A thrilling ride, the TNT Cafe Racer won't lull you to sleep with such creature comforts as practical wind fairings.
However, when you’re not riding like a loon possessed, the Café Racer is actually a pretty comfortable bike. Despite the bars being low and outstretched, and the fairly long 55.9-inch wheelbase, it feels like a fine fit. No lower back ache and no undue pressure on the wrists. (Although I’m not entirely convinced a day’s commuting through a grey London city would be anywhere near as enjoyable.) However, I rode for two days in the South of France, on toll roads, mountain passes and villages and loved every single minute. The 30.7-inch seat is firm but not wooden, and the riding position feels surprisingly natural, rather like the mirrors. They protrude from either end of the handlebars and at first just seem very, very odd. But in no time at all, they become part of the experience. The steering lock is pitiful though. It shares the same restrictions that you’d expect from a MotoGP bike, or indeed anything that forces feet down, three point turn shuffles. It’s all forgiven the instant you’ve lined up straight and open the throttle though because the engine really is that good.
motor has all the characteristics of a torquey triple; low down grunt with a fierce knock out punch and belching raspy baritones. The 1131cc, three-cylinder lump feels as brutal as the bikes looks, to the extent that it’s even a bit snatchy in the low revs. The same can be said of the ‘Adventurous’ Tre K Amazonas, but where the power delivery feels wholly inappropriate on that bike, on the Café Racer it’s less intrusive and almost suits the bike’s aggressive nature.

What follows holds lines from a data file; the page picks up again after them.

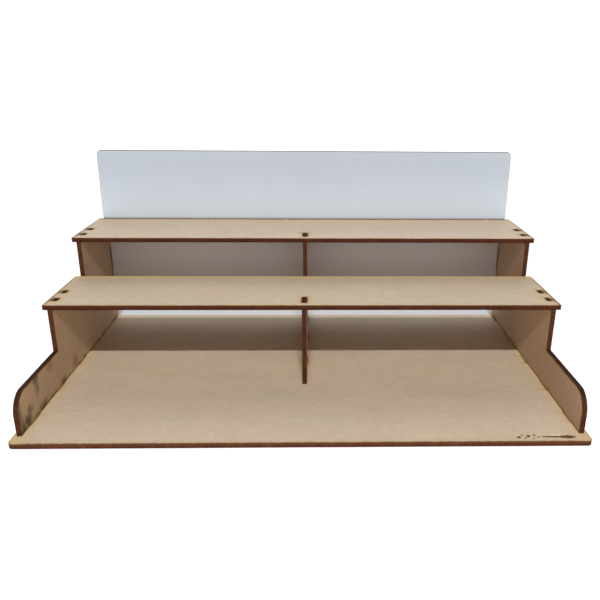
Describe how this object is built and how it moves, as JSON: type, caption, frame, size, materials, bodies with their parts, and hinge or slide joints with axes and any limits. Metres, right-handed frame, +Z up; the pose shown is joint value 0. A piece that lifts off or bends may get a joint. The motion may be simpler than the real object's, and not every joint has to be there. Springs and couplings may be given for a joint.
{
  "type": "paint rack organizer",
  "caption": "Stepped desktop rack for model-paint pots: a flat base board, raised shelf tiers on stepped uprights, low wings at the front and a tall back panel.",
  "frame": {"origin": "on the table, under the centre of the bounding box", "axes": "+X to the user's right along the rack's width, +Y from the open front towards the back panel, +Z up"},
  "size_m": [0.335, 0.219, 0.1405],
  "materials": {
    "mdf": "raw medium-density fibreboard, matt, with burnt dark brown laser-cut edges",
    "white_faced_mdf": "fibreboard with a smooth white facing on its front, satin, burnt dark brown laser-cut edges"
  },
  "bodies": {
    "root": {"base_board": "mdf", "left_side_panel": "mdf", "right_side_panel": "mdf", "centre_divider": "mdf", "lower_shelf": "mdf", "upper_shelf": "mdf", "back_panel": "white_faced_mdf"}
  },
  "joints": []
}
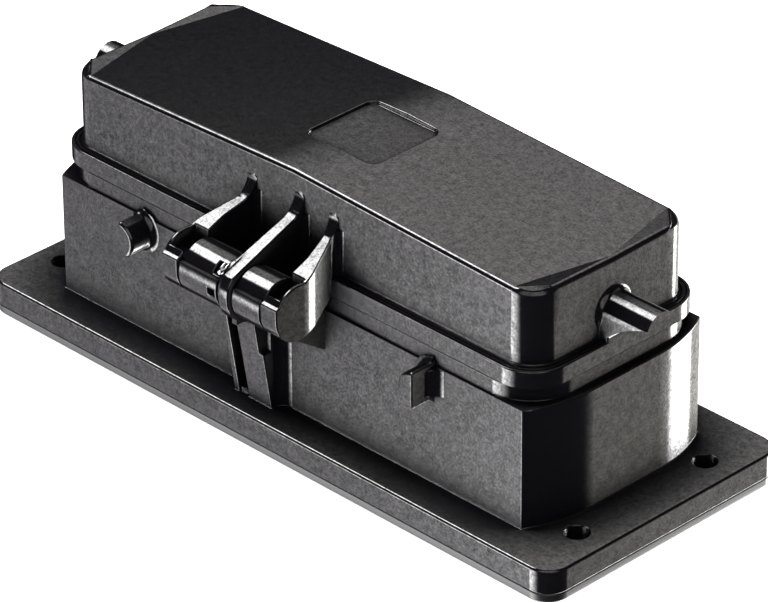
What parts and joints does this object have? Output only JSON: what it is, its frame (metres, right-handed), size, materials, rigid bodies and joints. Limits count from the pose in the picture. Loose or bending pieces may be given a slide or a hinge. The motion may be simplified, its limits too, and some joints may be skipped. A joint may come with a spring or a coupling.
{
  "type": "bulkhead rectangular power connector",
  "caption": "Heavy-duty rectangular connector: bulkhead housing with a bolted flange, socket contacts and a hinged, spring-closed cover with locking pegs.",
  "frame": {"origin": "centre of the four fixing holes, on the face of the flange seal that meets the panel", "axes": "+X along the connector, +Y away from the hinge, +Z out of the panel towards the cover"},
  "size_m": [0.1426, 0.0676, 0.0527],
  "materials": {
    "body_plastic": "satin",
    "cover_plastic": "satin",
    "steel": "zinc plated",
    "spring_steel": "drawn",
    "brass": "plain",
    "contact_metal": "silver plated",
    "insert_plastic": "matt",
    "seal_rubber": "matt"
  },
  "bodies": {
    "base": {"base_housing": "body_plastic", "hinge_pin": "steel", "torsion_spring": "spring_steel", "panel_seal": "seal_rubber", "rim_seal": "seal_rubber", "contact_insert": "insert_plastic", "contacts_front": "contact_metal", "contacts_back": "contact_metal", "cages_front": "steel", "cages_back": "steel", "terminal_screws_front": "steel", "terminal_screws_back": "steel", "fixing_screw_1": "steel", "fixing_screw_2": "steel", "fixing_screw_3": "steel", "fixing_screw_4": "steel", "bush_1": "brass", "bush_2": "brass", "bush_3": "brass", "bush_4": "brass", "earth_plate_left": "steel", "earth_plate_right": "steel", "earth_clamp_left": "brass", "earth_clamp_right": "brass", "earth_screw_left": "steel", "earth_screw_right": "steel", "earth_nut_left": "brass", "earth_nut_right": "brass"},
    "cover_body": {"cover": "cover_plastic"}
  },
  "joints": [
    {"name": "cover_hinge", "type": "hinge", "parent": "base", "child": "cover_body", "pos_m": [0, -0.0321, 0.0353], "axis": [1, 0, 0], "range_deg": [0, 110], "stiffness_Nm_per_rad": 0.02, "springref_deg": -34.38}
  ]
}
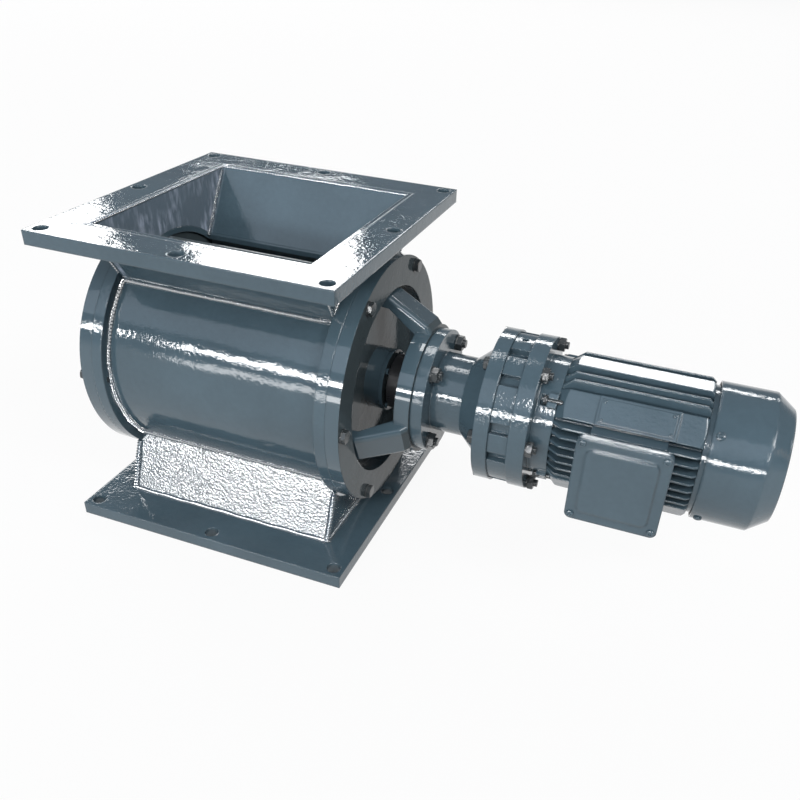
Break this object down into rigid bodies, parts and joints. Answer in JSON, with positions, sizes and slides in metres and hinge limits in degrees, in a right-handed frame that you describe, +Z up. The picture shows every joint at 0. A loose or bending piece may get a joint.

Almost.
And if you do need to tame the beast beneath you, there’s a button designed to reduce the power output below 5000 rpm for safety reasons (it should also increase fuel consumption when cruising in the same rev range). The press blurb would have you believe it’s similar to Suzuki’s Drive Mode Selector switch on the B-King and GSX-R Superbikes, but in reality, that’s simply not the case. Opt for subdued power on the B-King and the bike barely feels regal, do the same on the Benelli and you’d be hard pushed to notice a difference at all – on the bike I rode at least. (It is Italian remember.) But why kill such heady power anyway? The claimed 129 hp feels far too impressive to castrate, even if the option is there.
It takes some coaxing to get the belligerent Benelli into and out of turns, but once there it won't stray from its path.
The energy the Benelli Cafe Racer
emits pours over into the handling. The bike weighs a gnats whisker under 440 lbs, so don’t expect a light brush of the ‘bars to have an instant effect in dropping into corners. But whilst it takes some subtle persuading for the initial tip in, its size becomes a distinct advantage once it is leant over. It holds a line like it’s never going to let go and offers a great deal of confidence, especially from the weighted front end. Of course that means chopping direction requires you to be masterful, but it’s always good to remind yourself who’s really the boss. . .
The Cafe Racer suspension is equally compliant. The 43mm upside down Marzocchi forks are fully adjustable and the rear monoshock offers adjustable preload. But I felt no need to touch the standard suspension settings at all. Even when faced with the most gorgeous downhill, slightly bumpy hairpins with a view that beggars belief, my knee slider dug firmly into the ground and the bike didn’t move an inch. No bouncing from the backside, just a steady, proper grin-factor lean angle. And when hauling on the strong Brembo brakes, the front remains reassuringly calm too. That’s not to say you can’t unruffle the bike, but it’d need a fair amount of provoking.
I on the other hand, could do with some provocation to persuade me off my fence. And after reminiscing about such fun fuelled trip, I’m finally ready to conclude that the TNT Café Racer’s looks are as handsome as the ride after all.